BEGIN STORED ROWS
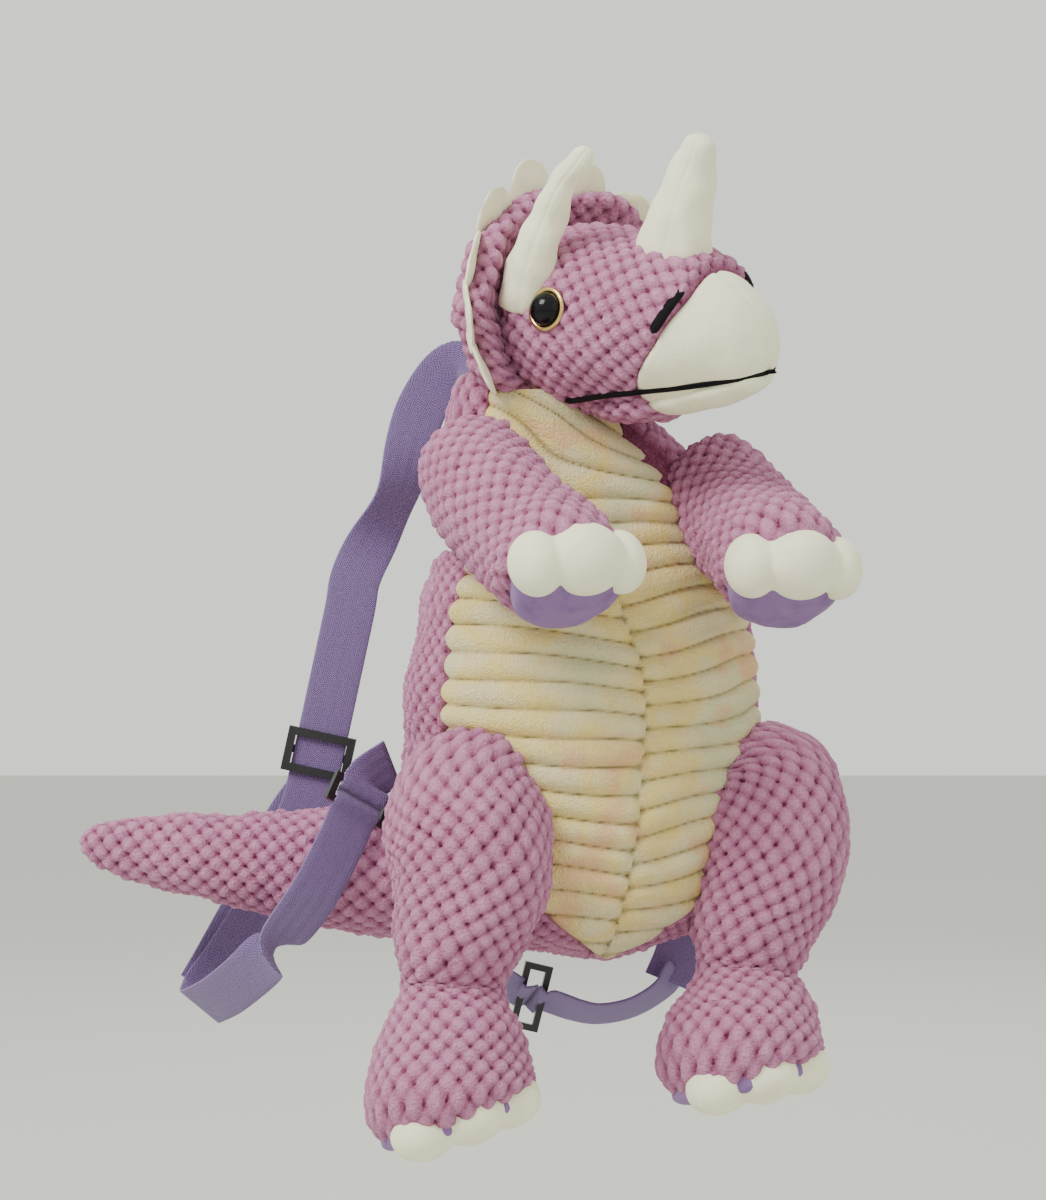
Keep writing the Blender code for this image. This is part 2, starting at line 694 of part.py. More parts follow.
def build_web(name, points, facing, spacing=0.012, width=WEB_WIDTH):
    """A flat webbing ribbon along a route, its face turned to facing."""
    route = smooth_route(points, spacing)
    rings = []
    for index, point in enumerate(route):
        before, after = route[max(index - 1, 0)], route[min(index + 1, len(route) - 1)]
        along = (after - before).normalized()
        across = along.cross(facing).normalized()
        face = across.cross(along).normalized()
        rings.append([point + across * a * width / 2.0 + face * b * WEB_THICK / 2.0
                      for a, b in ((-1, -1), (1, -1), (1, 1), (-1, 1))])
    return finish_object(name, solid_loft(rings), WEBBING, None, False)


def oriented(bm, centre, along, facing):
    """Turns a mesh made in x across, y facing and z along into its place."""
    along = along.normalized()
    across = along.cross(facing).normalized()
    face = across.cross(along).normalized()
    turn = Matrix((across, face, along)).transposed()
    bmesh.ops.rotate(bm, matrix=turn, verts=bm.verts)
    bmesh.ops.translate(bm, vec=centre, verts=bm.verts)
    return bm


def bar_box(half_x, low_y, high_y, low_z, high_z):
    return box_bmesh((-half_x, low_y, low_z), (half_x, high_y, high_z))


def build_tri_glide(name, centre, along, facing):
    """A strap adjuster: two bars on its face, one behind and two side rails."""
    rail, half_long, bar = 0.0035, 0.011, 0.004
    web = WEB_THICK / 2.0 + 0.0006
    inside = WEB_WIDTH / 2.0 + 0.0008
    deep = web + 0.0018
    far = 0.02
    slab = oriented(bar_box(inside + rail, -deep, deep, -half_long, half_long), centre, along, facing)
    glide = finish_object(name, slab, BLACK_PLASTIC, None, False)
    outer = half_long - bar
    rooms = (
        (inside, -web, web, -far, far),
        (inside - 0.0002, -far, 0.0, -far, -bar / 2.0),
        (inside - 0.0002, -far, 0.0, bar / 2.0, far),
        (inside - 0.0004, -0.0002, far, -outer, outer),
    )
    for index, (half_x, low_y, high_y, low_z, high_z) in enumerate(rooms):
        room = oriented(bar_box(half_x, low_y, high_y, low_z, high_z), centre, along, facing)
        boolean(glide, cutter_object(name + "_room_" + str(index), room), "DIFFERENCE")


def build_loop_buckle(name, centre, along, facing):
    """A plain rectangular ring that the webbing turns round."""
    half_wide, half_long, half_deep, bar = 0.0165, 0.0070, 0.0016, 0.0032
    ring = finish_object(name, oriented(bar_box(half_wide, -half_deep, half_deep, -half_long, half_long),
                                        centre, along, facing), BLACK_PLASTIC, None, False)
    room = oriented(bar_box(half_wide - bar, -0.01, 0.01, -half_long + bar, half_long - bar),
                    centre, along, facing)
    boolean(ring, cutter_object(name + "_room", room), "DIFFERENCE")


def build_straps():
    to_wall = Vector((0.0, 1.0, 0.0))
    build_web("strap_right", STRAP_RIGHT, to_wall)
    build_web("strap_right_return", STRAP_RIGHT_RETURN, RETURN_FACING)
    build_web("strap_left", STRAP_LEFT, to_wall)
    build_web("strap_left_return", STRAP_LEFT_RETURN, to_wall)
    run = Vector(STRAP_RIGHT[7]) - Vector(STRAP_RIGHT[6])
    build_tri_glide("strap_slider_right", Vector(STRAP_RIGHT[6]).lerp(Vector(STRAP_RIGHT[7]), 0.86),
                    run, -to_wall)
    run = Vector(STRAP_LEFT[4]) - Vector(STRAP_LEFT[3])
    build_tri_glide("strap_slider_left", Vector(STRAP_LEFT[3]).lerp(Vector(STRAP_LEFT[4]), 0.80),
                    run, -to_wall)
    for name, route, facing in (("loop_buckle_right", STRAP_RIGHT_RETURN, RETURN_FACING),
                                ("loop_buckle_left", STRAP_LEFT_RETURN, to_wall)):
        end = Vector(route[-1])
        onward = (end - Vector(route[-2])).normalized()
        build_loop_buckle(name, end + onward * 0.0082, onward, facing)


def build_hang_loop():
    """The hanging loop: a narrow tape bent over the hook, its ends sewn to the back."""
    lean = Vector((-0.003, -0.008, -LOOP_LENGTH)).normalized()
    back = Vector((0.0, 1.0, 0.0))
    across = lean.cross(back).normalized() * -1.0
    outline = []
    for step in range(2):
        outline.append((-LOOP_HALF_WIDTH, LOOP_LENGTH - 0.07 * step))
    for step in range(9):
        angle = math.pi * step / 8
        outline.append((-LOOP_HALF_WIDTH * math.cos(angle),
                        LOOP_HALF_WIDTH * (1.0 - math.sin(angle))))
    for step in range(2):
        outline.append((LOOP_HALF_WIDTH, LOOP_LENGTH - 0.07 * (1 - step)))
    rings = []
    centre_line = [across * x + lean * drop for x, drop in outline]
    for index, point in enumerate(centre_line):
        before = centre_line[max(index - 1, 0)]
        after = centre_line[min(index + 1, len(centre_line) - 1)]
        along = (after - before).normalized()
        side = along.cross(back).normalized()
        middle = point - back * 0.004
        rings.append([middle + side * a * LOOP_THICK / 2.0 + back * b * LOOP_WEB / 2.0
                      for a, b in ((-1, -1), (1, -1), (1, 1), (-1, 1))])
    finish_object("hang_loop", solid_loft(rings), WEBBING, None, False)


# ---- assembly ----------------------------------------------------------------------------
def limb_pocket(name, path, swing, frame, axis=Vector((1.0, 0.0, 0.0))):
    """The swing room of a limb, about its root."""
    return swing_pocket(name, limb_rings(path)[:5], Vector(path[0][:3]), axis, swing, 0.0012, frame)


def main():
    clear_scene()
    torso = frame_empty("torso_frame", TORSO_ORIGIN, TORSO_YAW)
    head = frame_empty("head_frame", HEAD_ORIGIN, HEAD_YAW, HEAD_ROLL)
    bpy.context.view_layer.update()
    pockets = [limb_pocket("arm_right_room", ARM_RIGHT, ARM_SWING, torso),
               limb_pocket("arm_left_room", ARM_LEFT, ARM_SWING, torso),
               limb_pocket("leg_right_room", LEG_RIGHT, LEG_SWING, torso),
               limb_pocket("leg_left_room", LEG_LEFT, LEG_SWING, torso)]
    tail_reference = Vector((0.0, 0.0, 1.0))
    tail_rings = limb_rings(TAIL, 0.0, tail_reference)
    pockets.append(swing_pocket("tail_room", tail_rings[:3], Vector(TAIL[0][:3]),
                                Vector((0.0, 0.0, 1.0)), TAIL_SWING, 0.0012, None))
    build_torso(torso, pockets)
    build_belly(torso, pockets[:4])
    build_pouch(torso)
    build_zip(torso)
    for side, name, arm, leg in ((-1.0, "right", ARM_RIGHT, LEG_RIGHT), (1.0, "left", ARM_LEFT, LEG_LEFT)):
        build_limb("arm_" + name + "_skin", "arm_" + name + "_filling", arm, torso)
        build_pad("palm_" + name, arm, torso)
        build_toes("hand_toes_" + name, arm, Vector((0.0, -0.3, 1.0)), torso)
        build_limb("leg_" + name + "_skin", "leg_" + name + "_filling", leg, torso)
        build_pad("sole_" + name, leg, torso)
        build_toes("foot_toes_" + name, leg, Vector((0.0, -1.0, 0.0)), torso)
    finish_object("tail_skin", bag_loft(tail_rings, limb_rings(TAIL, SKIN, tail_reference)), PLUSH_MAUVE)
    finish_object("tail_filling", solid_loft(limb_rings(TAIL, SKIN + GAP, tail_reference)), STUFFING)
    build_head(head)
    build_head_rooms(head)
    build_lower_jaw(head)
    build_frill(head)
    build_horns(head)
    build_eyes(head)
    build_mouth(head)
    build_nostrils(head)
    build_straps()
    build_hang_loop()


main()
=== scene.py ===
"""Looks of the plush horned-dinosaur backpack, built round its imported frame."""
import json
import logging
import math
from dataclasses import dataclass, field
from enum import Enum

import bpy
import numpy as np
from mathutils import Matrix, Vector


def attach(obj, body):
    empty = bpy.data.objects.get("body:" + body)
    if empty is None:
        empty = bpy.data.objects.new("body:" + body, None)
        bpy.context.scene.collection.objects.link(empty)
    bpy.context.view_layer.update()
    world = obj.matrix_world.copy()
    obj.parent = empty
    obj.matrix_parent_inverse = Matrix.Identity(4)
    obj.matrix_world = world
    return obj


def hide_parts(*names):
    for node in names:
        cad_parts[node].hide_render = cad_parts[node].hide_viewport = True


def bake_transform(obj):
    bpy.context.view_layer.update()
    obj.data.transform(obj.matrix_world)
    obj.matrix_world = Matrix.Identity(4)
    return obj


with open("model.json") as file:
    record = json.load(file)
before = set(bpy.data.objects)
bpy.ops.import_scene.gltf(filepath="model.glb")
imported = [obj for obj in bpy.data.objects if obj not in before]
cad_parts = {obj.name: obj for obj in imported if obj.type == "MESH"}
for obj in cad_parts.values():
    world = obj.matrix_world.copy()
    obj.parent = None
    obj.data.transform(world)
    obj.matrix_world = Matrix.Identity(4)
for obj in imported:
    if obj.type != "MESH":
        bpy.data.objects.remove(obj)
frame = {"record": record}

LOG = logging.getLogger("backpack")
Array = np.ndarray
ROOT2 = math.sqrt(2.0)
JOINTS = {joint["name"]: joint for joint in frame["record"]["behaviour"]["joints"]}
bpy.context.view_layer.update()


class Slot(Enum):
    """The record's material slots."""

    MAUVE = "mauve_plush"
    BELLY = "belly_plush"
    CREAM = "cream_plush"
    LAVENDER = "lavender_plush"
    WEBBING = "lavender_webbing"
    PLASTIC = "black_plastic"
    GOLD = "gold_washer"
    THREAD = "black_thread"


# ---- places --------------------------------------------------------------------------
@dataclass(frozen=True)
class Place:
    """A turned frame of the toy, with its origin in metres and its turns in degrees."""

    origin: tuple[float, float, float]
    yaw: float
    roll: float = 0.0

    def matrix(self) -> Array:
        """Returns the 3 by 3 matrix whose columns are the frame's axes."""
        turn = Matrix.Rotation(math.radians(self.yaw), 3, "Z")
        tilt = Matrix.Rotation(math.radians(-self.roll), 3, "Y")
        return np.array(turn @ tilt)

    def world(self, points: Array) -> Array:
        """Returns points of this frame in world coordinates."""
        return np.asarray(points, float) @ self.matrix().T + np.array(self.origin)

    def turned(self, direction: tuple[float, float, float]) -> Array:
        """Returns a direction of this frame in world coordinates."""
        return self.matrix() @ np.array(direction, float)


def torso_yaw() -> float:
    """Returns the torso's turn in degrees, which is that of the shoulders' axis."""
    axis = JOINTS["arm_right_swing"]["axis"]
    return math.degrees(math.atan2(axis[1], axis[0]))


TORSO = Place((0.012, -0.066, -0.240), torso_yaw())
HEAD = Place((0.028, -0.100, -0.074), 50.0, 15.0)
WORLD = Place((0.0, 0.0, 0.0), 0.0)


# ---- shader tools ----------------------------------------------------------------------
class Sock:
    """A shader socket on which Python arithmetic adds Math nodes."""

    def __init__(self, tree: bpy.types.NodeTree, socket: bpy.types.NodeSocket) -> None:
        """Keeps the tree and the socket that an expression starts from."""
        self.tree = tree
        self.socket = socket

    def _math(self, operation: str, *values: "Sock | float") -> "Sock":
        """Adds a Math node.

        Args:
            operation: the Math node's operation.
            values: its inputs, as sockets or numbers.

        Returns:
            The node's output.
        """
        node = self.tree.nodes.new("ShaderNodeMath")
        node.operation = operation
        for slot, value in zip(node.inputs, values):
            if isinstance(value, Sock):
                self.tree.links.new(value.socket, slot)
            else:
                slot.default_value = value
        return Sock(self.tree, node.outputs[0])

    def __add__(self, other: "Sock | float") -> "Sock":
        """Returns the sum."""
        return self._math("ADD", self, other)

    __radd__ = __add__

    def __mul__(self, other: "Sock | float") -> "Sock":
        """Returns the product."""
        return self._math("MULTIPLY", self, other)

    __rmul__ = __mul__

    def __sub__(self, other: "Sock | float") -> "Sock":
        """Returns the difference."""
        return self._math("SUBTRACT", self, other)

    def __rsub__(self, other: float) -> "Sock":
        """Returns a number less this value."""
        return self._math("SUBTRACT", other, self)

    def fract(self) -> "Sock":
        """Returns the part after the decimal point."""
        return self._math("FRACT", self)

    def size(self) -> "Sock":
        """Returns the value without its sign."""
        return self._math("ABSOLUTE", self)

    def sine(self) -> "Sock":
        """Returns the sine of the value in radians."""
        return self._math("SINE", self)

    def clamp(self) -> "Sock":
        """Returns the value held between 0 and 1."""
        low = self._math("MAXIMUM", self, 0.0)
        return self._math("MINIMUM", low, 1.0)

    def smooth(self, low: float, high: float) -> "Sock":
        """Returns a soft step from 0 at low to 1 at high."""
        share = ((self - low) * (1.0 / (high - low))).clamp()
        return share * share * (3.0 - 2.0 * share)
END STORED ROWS
BEGIN STORED ROWS
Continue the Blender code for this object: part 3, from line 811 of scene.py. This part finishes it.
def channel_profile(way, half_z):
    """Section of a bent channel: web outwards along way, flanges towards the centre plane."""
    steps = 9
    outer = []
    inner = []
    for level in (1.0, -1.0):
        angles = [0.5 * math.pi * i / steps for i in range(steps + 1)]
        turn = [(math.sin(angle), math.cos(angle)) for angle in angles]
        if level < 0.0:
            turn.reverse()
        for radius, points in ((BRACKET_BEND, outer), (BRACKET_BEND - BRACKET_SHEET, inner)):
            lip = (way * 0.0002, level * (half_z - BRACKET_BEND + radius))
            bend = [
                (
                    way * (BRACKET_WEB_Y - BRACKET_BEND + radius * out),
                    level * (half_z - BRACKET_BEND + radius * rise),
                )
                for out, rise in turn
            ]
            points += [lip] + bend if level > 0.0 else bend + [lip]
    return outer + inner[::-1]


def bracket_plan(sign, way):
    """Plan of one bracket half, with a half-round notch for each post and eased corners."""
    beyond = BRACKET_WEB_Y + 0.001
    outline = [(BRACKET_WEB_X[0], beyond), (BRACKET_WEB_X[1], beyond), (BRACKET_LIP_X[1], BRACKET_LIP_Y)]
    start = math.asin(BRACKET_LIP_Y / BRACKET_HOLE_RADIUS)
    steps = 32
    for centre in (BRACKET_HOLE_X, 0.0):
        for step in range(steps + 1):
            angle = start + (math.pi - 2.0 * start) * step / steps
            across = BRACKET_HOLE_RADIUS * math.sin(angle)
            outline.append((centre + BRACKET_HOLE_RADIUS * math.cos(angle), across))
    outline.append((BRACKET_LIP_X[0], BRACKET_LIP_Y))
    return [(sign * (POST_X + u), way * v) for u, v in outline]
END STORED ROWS
== GOAL ==
Starting at the line that contains "build_frill(head)", repeat each line exactly, and stop after the line that contains "in imported if".

== PROBLEM SOLUTION ==
    build_frill(head)
    build_horns(head)
    build_eyes(head)
    build_mouth(head)
    build_nostrils(head)
    build_straps()
    build_hang_loop()


main()
=== scene.py ===
"""Looks of the plush horned-dinosaur backpack, built round its imported frame."""
import json
import logging
import math
from dataclasses import dataclass, field
from enum import Enum

import bpy
import numpy as np
from mathutils import Matrix, Vector


def attach(obj, body):
    empty = bpy.data.objects.get("body:" + body)
    if empty is None:
        empty = bpy.data.objects.new("body:" + body, None)
        bpy.context.scene.collection.objects.link(empty)
    bpy.context.view_layer.update()
    world = obj.matrix_world.copy()
    obj.parent = empty
    obj.matrix_parent_inverse = Matrix.Identity(4)
    obj.matrix_world = world
    return obj


def hide_parts(*names):
    for node in names:
        cad_parts[node].hide_render = cad_parts[node].hide_viewport = True


def bake_transform(obj):
    bpy.context.view_layer.update()
    obj.data.transform(obj.matrix_world)
    obj.matrix_world = Matrix.Identity(4)
    return obj


with open("model.json") as file:
    record = json.load(file)
before = set(bpy.data.objects)
bpy.ops.import_scene.gltf(filepath="model.glb")
imported = [obj for obj in bpy.data.objects if obj not in before]
cad_parts = {obj.name: obj for obj in imported if obj.type == "MESH"}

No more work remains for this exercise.